Wer mit einem reinen Ja antwortet, lügt. Das wahre Leben, der echte Fußball, lässt sich in kein Klischee pressen. Weder in eine idealisierte noch in eine pessimistische Vorstellung von Integration. Natürlich gibt es auch in dieser Mannschaft Reibereien und Missverständnisse. Natürlich bleibt es nicht aus, dass die acht Deutsch-Türken immer mal wieder in der Sprache ihrer Väter flachsen oder fluchen, und der Rest sich ausgeschlossen fühlt. Und natürlich ist auch hier der Grat zwischen Argwohn und Vertrauen schmal. Ein falsches Wort, zur falschen Zeit, kann einen bösen Verdacht auslösen. So wie bei Mesut Özil: Deutscher ist man, wenn man gewinnt, und ein Immigrant, wenn man verliert. Oder: Wenn ihr nach unserer Pfeife tanzt, seid ihr okay, sonst üble Menschen, die in ihrer Parallelgesellschaft bleiben wollen.

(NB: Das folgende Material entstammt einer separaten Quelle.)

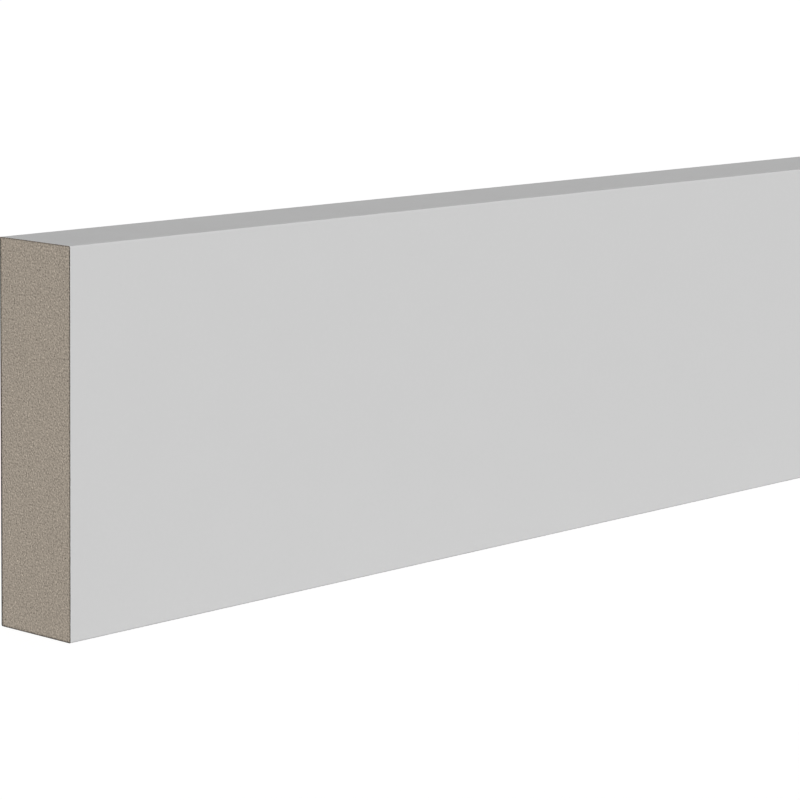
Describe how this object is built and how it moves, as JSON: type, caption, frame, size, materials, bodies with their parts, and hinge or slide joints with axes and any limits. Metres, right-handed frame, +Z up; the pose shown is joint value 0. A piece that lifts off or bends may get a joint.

Schmaler Grat zwischen Vertrauen und Argwohn

Ramazan Cakir (44), der Vater der beiden Brüder Alican und Emircan, beschreibt dieses Gefühl gut, weil er es selbst erlebt hat. Früher in der E- und D-Jugend hätte der Opa eines Mitspielers seinem Enkel irgendwann verboten, weiterhin im Verein Fußball zu spielen. Warum? „Zu viele Ausländer“, soll der Deutsche hinter vorgehaltener Hand gesagt haben. „So etwas wirkt nach“, sagt Cakir. Es schürt Misstrauen. Und gibt einem diese am liebsten verdrängte Ahnung: Nein, ich kann machen, was ich will, ich werde nie dazugehören. So fühlen selbst jene, die integriert sind.

So wie Vater Cakir, der in Deutschland geboren ist, bei Porsche arbeitet und seine Jungs nach den Werten der Verfassung erzieht. „Ich nehme es als Kompliment, wenn man über unsere Mannschaft sagt, sie sei ein Beispiel für gelungene Integration“, sagt er und gibt zu Bedenken: „Wir können uns nur soweit integrieren, wie wir es dürfen.“ Was er damit auch meint: „Ich kann Werte annehmen und mich der Mentalität anpassen. Aber assimilieren kann ich mich nicht.“ Das hieße, sich und seine türkischen Wurzeln zu verleugnen. Daher wünscht er sich vor allem eines: „Respekt.“

Respekt. Kaum ein Wort taucht in der Debatte um Özil und Ilkay Gündogan öfter auf. Özil und Gündogan wollten dem türkischen Präsidenten Erdogan angeblich respektvoll begegnen. Gleichzeitig scheint für viele Migranten oder Deutsche mit migrantischen Wurzeln die Verletzung des Respekts eine rote Linie zu sein. „Ich muss ihn zeigen – und man muss ihn mir entgegenbringen“, sagt Cakir. Tatsächlich scheint dieser Spannungsbogen oft zu reißen. Dann wird im Fußball, den man gerne als Brennglas des Alltags bezeichnet, aus einem Miteinander der Kulturen ein unversöhnliches Gegeneinander. Sonst müsste der Verband keine Gewaltpräventions-Kurse mit dem Hamburger Partner „Zweikampfverhalten e.V.“ anbieten.

Dass es aus Mangel gegenseitigen Verständnisses zu Konflikten kommen kann, ist aus Sicht des Experten kein Wunder. Martin Hägele, seit 1985 im WFV-Trainerlehrstab und heutiger Sportvorstand des FC Esslingen glaubt: „Man kann Menschen nur dann integrieren, wenn man sie führen kann.“ Genau daran fehlt es im Breitensport. An ausreichend kompetentem Personal. „Beim WFV haben wir erkannt, dass wir die Sozialkompetenz der Trainer erweitern müssen.“ Man müsse den Trainern und Funktionären das Handwerk vermitteln, „wie sie mit unterschiedlichen sozialen Schichten, Kulturen oder bei der Inklusion von Behinderten umgehen müssen“. Das werde wichtiger als die Grundlagen des Ballgewinnspiels zu vermitteln.

WFV schult Sozialkompetenz

Tatsächlich hat der WFV darauf reagiert. Mit einem Lehrgang mit dem Titel „Sozialkompetenz des Trainers“. Oder der Schulung „Integration im Fußballverein“. „Integration beruht auf Gegenseitigkeit“, sagt Florian Frentz, WFV-Abteilungsleiter Qualifizierung: „Wir sensibilisieren seit Jahren die Akteure.“ Nur wer Unterschiede erkenne und Regeln akzeptiere, könne ein Teil des Spiels sein. Besser gesagt: ein Teil der Gesellschaft. Und die lässt sich zwar in schönen Video-Clips darstellen, ist in Wirklichkeit aber viel facettenreicher als mancher Millionär in kurzen Hosen glauben will.